▶ _Required task_
Extract the listing in its entirety, keeping each line identical to the original.

▶ _Recorded data_
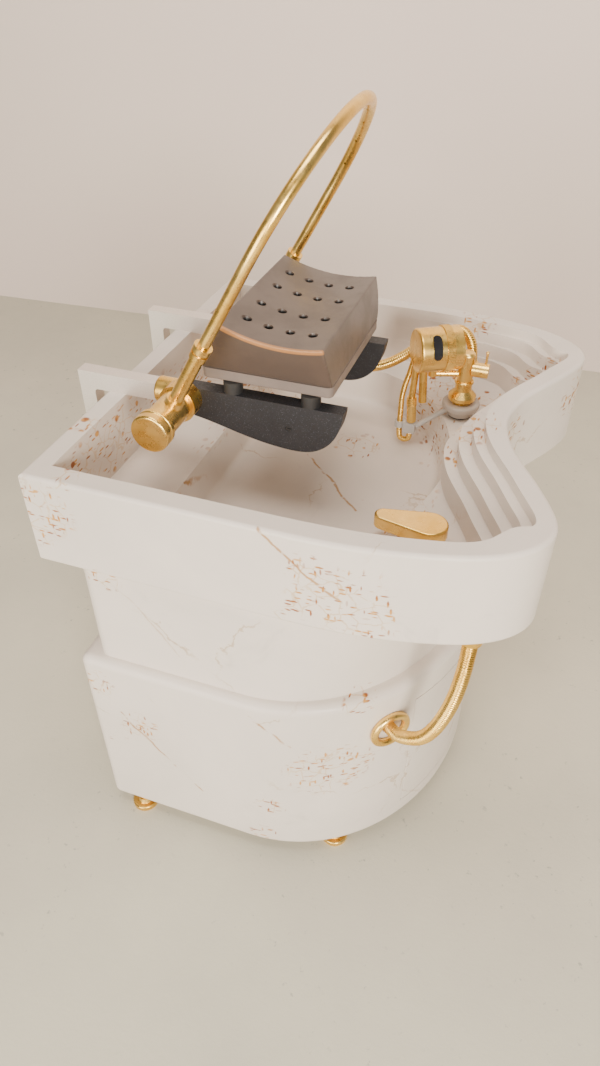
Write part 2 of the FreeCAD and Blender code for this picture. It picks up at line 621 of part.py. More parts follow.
def pivot_block(side):
    """Sleeve at the end of the hook, with the boss and the stud that carry the arch."""
    centre = side * CRADLE_Y
    sleeve_z = RIM_Z + HOOK_HEIGHT / 2
    start = PIVOT_X + 6 - SLEEVE_LENGTH
    sleeve = cylinder(SLEEVE_RADIUS, (start, centre, sleeve_z), (PIVOT_X + 6, centre, sleeve_z))
    sleeve = sleeve.makeFillet(3.0, [e for e in sleeve.Edges if abs(e.BoundBox.XMax - start) < 1e-3])
    face = BOSS_FACE * side
    boss = cylinder(KNOB_RADIUS, (PIVOT_X, side * (CRADLE_Y + BRACKET_THICK / 2), PIVOT_Z),
                    (PIVOT_X, face, PIVOT_Z))
    neck = cylinder(13.0, (PIVOT_X - 8, centre, PIVOT_Z), (PIVOT_X - 8, face, PIVOT_Z))
    stud = cylinder(STUD_RADIUS, (PIVOT_X, face - side, PIVOT_Z), (PIVOT_X, side * STUD_END, PIVOT_Z))
    whole = fuse([sleeve, boss, neck, stud])
    return whole


def feed_port():
    """The water inlet under the far pivot block."""
    y = (BOSS_FACE + CRADLE_Y + BRACKET_THICK / 2) / 2
    return Vector(PIVOT_X, y, PIVOT_Z - KNOB_RADIUS - 9)


def with_feed_port(pivot):
    """The far block with the socket that takes the end of the feed hose."""
    port = feed_port()
    socket = cylinder(FEED_RADIUS + 1.8, port, port + Z * 20)
    bore = cylinder(FEED_RADIUS + RUN_FIT, port - Z, port + Z * FEED_GRIP)
    return pivot.fuse(socket).removeSplitter().cut(bore)


def arch_point(along, y):
    """A point on the plane of the arch, a distance from the pivot axis."""
    lean = math.radians(ARCH_TILT)
    return Vector(PIVOT_X + along * math.sin(lean), y, PIVOT_Z + along * math.cos(lean))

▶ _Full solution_
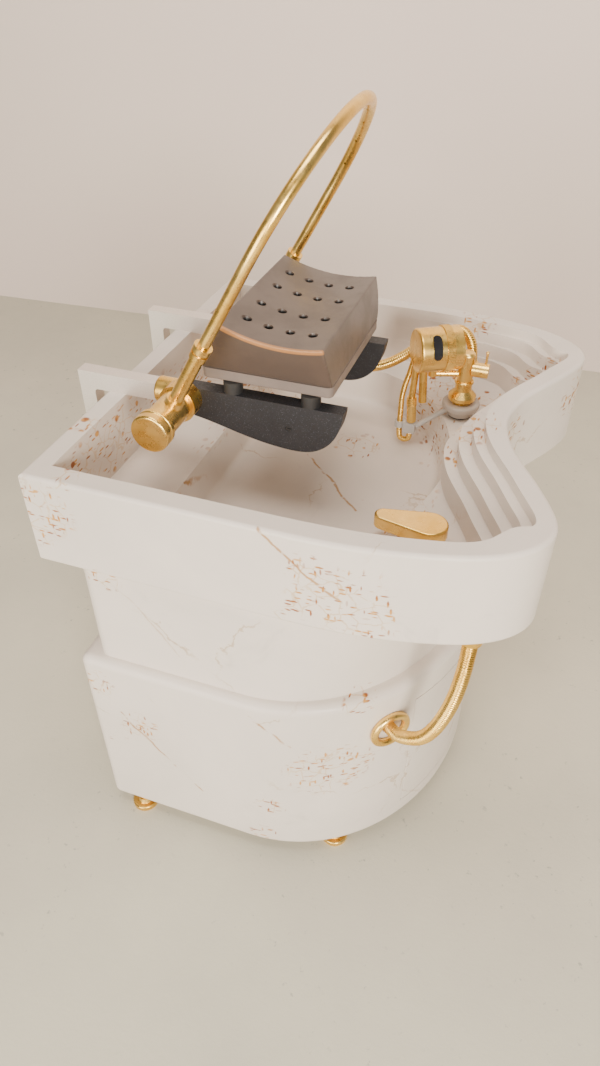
Write part 2 of the FreeCAD and Blender code for this picture. It picks up at line 621 of part.py. More parts follow.
def pivot_block(side):
    """Sleeve at the end of the hook, with the boss and the stud that carry the arch."""
    centre = side * CRADLE_Y
    sleeve_z = RIM_Z + HOOK_HEIGHT / 2
    start = PIVOT_X + 6 - SLEEVE_LENGTH
    sleeve = cylinder(SLEEVE_RADIUS, (start, centre, sleeve_z), (PIVOT_X + 6, centre, sleeve_z))
    sleeve = sleeve.makeFillet(3.0, [e for e in sleeve.Edges if abs(e.BoundBox.XMax - start) < 1e-3])
    face = BOSS_FACE * side
    boss = cylinder(KNOB_RADIUS, (PIVOT_X, side * (CRADLE_Y + BRACKET_THICK / 2), PIVOT_Z),
                    (PIVOT_X, face, PIVOT_Z))
    neck = cylinder(13.0, (PIVOT_X - 8, centre, PIVOT_Z), (PIVOT_X - 8, face, PIVOT_Z))
    stud = cylinder(STUD_RADIUS, (PIVOT_X, face - side, PIVOT_Z), (PIVOT_X, side * STUD_END, PIVOT_Z))
    whole = fuse([sleeve, boss, neck, stud])
    return whole


def feed_port():
    """The water inlet under the far pivot block."""
    y = (BOSS_FACE + CRADLE_Y + BRACKET_THICK / 2) / 2
    return Vector(PIVOT_X, y, PIVOT_Z - KNOB_RADIUS - 9)


def with_feed_port(pivot):
    """The far block with the socket that takes the end of the feed hose."""
    port = feed_port()
    socket = cylinder(FEED_RADIUS + 1.8, port, port + Z * 20)
    bore = cylinder(FEED_RADIUS + RUN_FIT, port - Z, port + Z * FEED_GRIP)
    return pivot.fuse(socket).removeSplitter().cut(bore)


def arch_point(along, y):
    """A point on the plane of the arch, a distance from the pivot axis."""
    lean = math.radians(ARCH_TILT)
    return Vector(PIVOT_X + along * math.sin(lean), y, PIVOT_Z + along * math.cos(lean))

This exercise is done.